For many restaurants, the cost of assembling and stocking a
decent wine list with mature fine wines is prohibitive. This is where
BYO (bring your own) comes in handy. I wouldn’t expect every
restaurant to allow customers to BYO wine for free – although this
is usually the case in Australia, for example – but it is a wine
friendly policy to allow customers to bring special bottles by
arrangement, assuming that these are not on the wine list. I’m happy
to pay a corkage fee for this to make up for the restaurant’s lost
profit, which depending on the restaurant could be as high as £15.
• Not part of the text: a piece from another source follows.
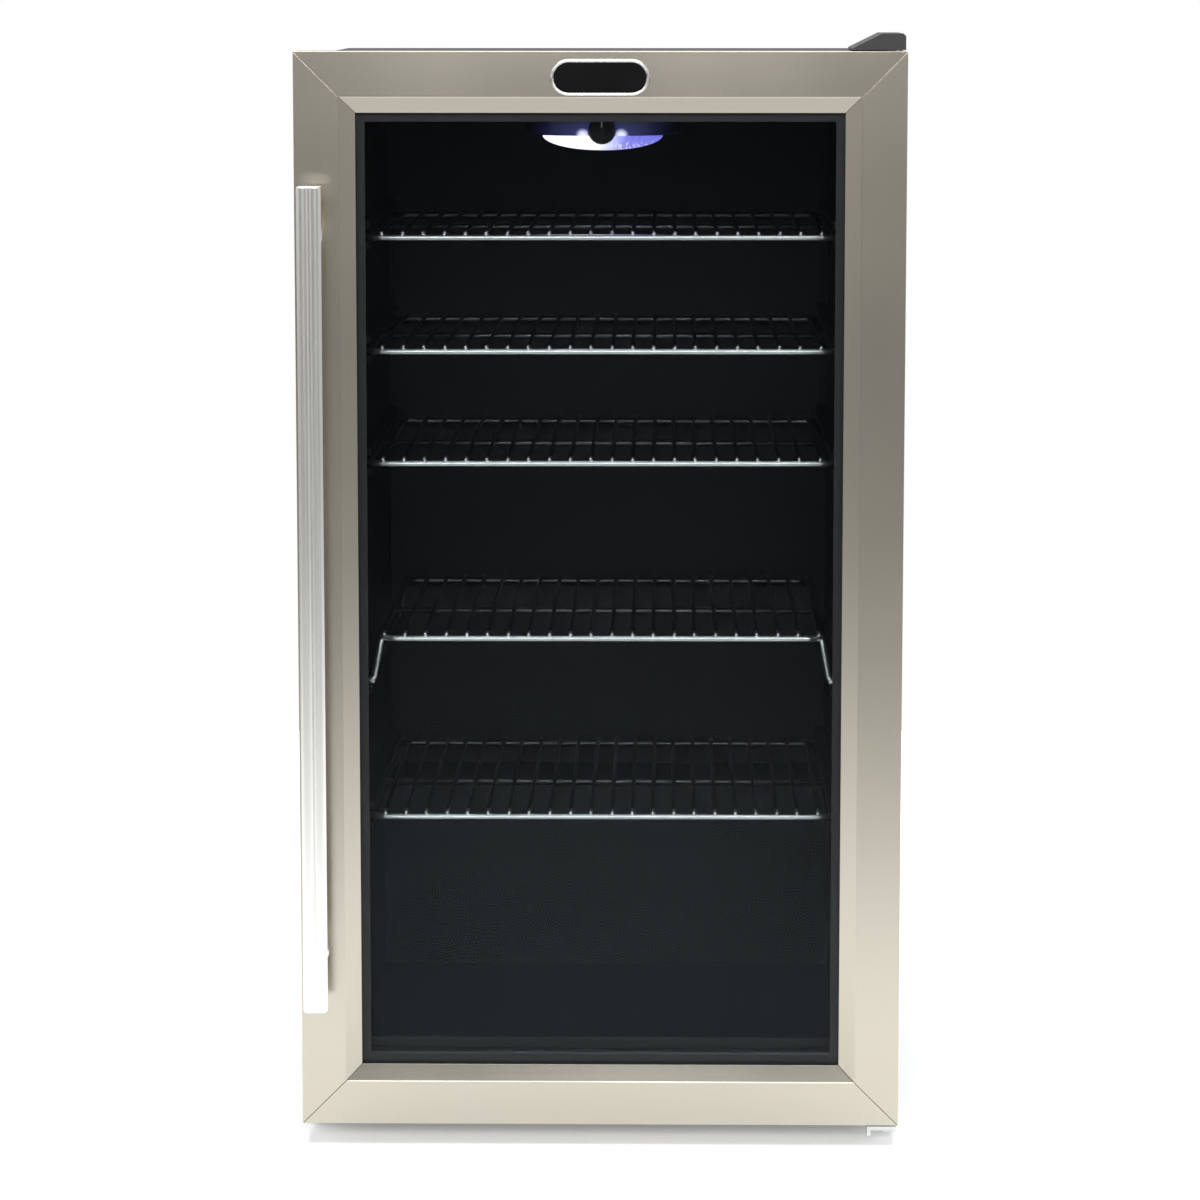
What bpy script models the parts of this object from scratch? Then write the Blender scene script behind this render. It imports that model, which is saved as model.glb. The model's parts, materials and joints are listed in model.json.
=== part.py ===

But sadly most proprietors won’t even consider this, which is a
shame.
I’ve saved possibly the most important aspect of the
restaurant experience to last – the food. Style of food is a largely
matter of taste. But whatever the style, I tend to value simple
cooking with good quality ingredients over fussy and over-elaborate
food. Some chefs mistake novelty for innovation, mixing in bizarre
combinations of flavours. Not for me, I’m afraid. I also value
authenticity: If I’m eating Italian, for instance, I don’t want
some ersatz theme-park-style mock-up of an Italian restaurant with
fake stylised food, but instead I’d opt for modest surroundings with
genuine Italian dishes made from the best ingredients.
Most of all, I want to go to the sort of restaurant where the
proprietor is passionate about food and wine, and whose primary goal
is excellence, not making a fortune. Decent restaurants should be
cherished and valued, and we should reward them with our custom.